*DESCRIPTION OF THE TASK:* Give every line below again, exactly.

* START DATA EXCERPT *

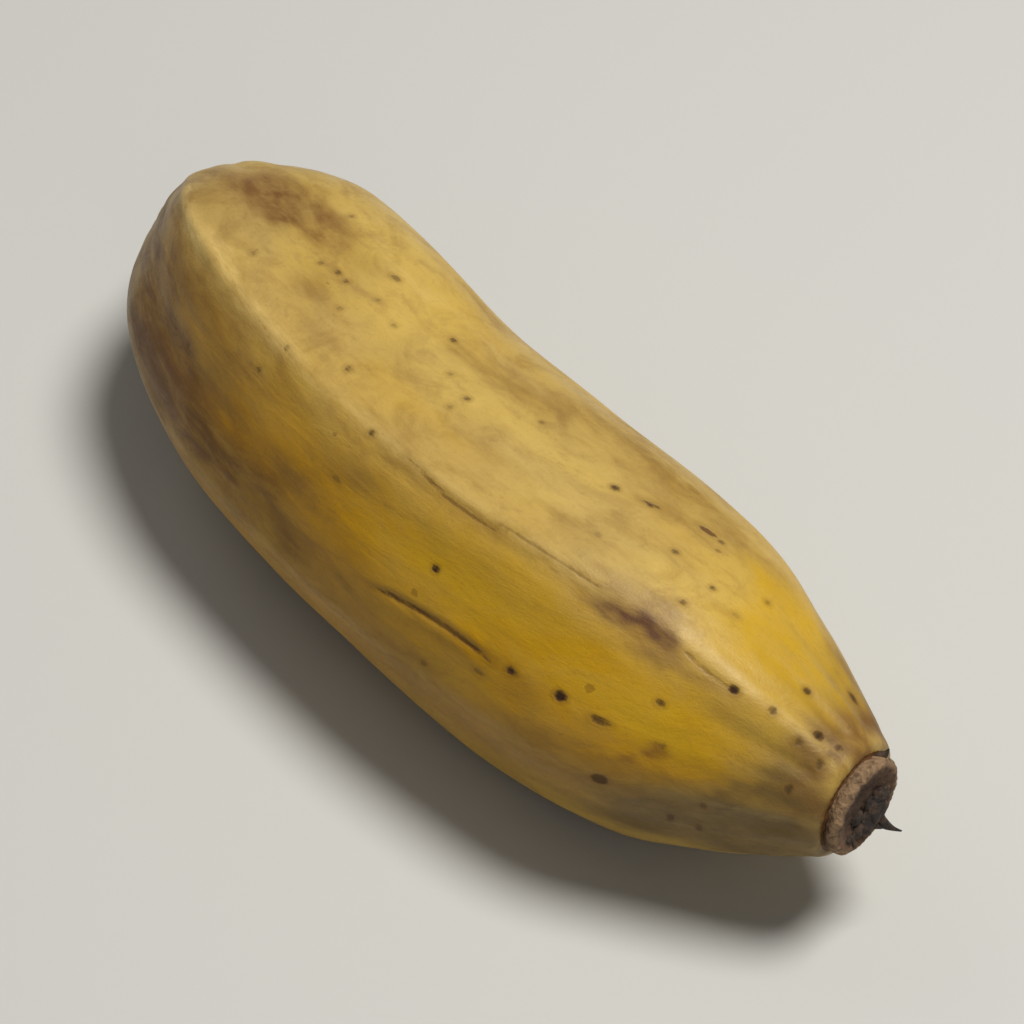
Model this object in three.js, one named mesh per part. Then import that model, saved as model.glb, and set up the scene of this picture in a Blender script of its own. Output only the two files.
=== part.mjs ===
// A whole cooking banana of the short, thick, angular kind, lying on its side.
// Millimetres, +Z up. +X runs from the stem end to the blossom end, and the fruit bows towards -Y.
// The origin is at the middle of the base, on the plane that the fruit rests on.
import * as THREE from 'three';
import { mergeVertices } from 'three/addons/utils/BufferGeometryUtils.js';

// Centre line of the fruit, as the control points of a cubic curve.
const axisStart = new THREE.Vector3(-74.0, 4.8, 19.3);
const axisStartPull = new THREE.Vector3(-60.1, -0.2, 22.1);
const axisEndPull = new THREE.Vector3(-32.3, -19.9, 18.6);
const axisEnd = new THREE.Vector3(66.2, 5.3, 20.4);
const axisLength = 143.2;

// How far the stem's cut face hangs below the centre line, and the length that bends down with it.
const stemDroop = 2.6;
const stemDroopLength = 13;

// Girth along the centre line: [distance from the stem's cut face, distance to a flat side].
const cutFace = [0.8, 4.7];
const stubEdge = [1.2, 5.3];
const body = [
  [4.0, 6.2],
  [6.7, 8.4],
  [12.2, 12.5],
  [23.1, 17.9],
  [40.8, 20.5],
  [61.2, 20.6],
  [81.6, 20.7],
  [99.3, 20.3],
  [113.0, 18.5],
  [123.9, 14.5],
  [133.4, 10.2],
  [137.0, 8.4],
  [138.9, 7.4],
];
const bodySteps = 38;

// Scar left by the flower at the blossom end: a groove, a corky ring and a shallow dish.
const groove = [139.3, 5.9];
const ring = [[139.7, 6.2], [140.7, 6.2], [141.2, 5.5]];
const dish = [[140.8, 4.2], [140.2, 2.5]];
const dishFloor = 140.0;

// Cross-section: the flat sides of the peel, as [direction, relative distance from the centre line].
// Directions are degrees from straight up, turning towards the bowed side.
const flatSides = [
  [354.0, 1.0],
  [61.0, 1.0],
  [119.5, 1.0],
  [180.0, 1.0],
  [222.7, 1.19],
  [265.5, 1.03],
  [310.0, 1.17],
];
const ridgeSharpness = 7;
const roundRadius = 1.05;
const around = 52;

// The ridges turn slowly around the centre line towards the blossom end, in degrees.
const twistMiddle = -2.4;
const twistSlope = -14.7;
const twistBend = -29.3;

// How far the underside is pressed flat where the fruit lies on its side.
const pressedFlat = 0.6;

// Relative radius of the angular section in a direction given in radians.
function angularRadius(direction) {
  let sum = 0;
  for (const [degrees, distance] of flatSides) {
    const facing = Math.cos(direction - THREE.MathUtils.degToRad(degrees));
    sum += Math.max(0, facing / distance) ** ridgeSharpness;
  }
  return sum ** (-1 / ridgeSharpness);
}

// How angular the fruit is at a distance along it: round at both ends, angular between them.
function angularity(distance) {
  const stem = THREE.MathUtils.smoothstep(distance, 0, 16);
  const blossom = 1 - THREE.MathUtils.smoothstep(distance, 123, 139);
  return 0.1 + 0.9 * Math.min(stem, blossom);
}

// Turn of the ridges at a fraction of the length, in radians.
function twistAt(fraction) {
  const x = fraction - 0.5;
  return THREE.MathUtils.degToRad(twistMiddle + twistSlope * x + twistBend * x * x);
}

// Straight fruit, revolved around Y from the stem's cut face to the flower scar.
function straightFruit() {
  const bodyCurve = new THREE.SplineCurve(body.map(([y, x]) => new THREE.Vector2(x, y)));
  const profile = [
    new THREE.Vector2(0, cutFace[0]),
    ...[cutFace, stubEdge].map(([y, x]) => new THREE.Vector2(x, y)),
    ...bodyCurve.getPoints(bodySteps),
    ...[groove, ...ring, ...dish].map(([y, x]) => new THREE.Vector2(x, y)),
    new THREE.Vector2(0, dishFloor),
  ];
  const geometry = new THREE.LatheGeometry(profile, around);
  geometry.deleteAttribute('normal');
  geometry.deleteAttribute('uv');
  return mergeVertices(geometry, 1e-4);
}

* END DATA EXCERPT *

*COMPLETED EXERCISE:*
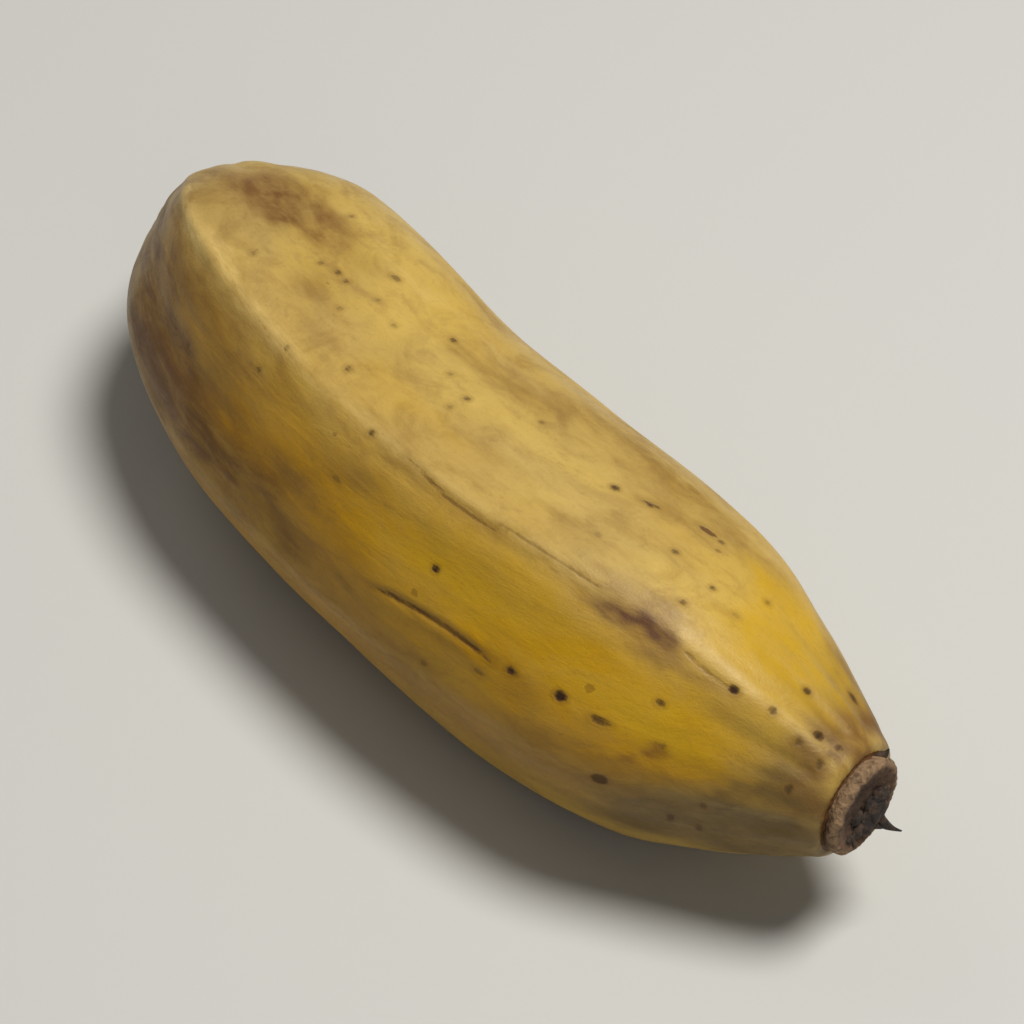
Model this object in three.js, one named mesh per part. Then import that model, saved as model.glb, and set up the scene of this picture in a Blender script of its own. Output only the two files.
=== part.mjs ===
// A whole cooking banana of the short, thick, angular kind, lying on its side.
// Millimetres, +Z up. +X runs from the stem end to the blossom end, and the fruit bows towards -Y.
// The origin is at the middle of the base, on the plane that the fruit rests on.
import * as THREE from 'three';
import { mergeVertices } from 'three/addons/utils/BufferGeometryUtils.js';

// Centre line of the fruit, as the control points of a cubic curve.
const axisStart = new THREE.Vector3(-74.0, 4.8, 19.3);
const axisStartPull = new THREE.Vector3(-60.1, -0.2, 22.1);
const axisEndPull = new THREE.Vector3(-32.3, -19.9, 18.6);
const axisEnd = new THREE.Vector3(66.2, 5.3, 20.4);
const axisLength = 143.2;

// How far the stem's cut face hangs below the centre line, and the length that bends down with it.
const stemDroop = 2.6;
const stemDroopLength = 13;

// Girth along the centre line: [distance from the stem's cut face, distance to a flat side].
const cutFace = [0.8, 4.7];
const stubEdge = [1.2, 5.3];
const body = [
  [4.0, 6.2],
  [6.7, 8.4],
  [12.2, 12.5],
  [23.1, 17.9],
  [40.8, 20.5],
  [61.2, 20.6],
  [81.6, 20.7],
  [99.3, 20.3],
  [113.0, 18.5],
  [123.9, 14.5],
  [133.4, 10.2],
  [137.0, 8.4],
  [138.9, 7.4],
];
const bodySteps = 38;

// Scar left by the flower at the blossom end: a groove, a corky ring and a shallow dish.
const groove = [139.3, 5.9];
const ring = [[139.7, 6.2], [140.7, 6.2], [141.2, 5.5]];
const dish = [[140.8, 4.2], [140.2, 2.5]];
const dishFloor = 140.0;

// Cross-section: the flat sides of the peel, as [direction, relative distance from the centre line].
// Directions are degrees from straight up, turning towards the bowed side.
const flatSides = [
  [354.0, 1.0],
  [61.0, 1.0],
  [119.5, 1.0],
  [180.0, 1.0],
  [222.7, 1.19],
  [265.5, 1.03],
  [310.0, 1.17],
];
const ridgeSharpness = 7;
const roundRadius = 1.05;
const around = 52;

// The ridges turn slowly around the centre line towards the blossom end, in degrees.
const twistMiddle = -2.4;
const twistSlope = -14.7;
const twistBend = -29.3;

// How far the underside is pressed flat where the fruit lies on its side.
const pressedFlat = 0.6;

// Relative radius of the angular section in a direction given in radians.
function angularRadius(direction) {
  let sum = 0;
  for (const [degrees, distance] of flatSides) {
    const facing = Math.cos(direction - THREE.MathUtils.degToRad(degrees));
    sum += Math.max(0, facing / distance) ** ridgeSharpness;
  }
  return sum ** (-1 / ridgeSharpness);
}

// How angular the fruit is at a distance along it: round at both ends, angular between them.
function angularity(distance) {
  const stem = THREE.MathUtils.smoothstep(distance, 0, 16);
  const blossom = 1 - THREE.MathUtils.smoothstep(distance, 123, 139);
  return 0.1 + 0.9 * Math.min(stem, blossom);
}

// Turn of the ridges at a fraction of the length, in radians.
function twistAt(fraction) {
  const x = fraction - 0.5;
  return THREE.MathUtils.degToRad(twistMiddle + twistSlope * x + twistBend * x * x);
}

// Straight fruit, revolved around Y from the stem's cut face to the flower scar.
function straightFruit() {
  const bodyCurve = new THREE.SplineCurve(body.map(([y, x]) => new THREE.Vector2(x, y)));
  const profile = [
    new THREE.Vector2(0, cutFace[0]),
    ...[cutFace, stubEdge].map(([y, x]) => new THREE.Vector2(x, y)),
    ...bodyCurve.getPoints(bodySteps),
    ...[groove, ...ring, ...dish].map(([y, x]) => new THREE.Vector2(x, y)),
    new THREE.Vector2(0, dishFloor),
  ];
  const geometry = new THREE.LatheGeometry(profile, around);
  geometry.deleteAttribute('normal');
  geometry.deleteAttribute('uv');
  return mergeVertices(geometry, 1e-4);
}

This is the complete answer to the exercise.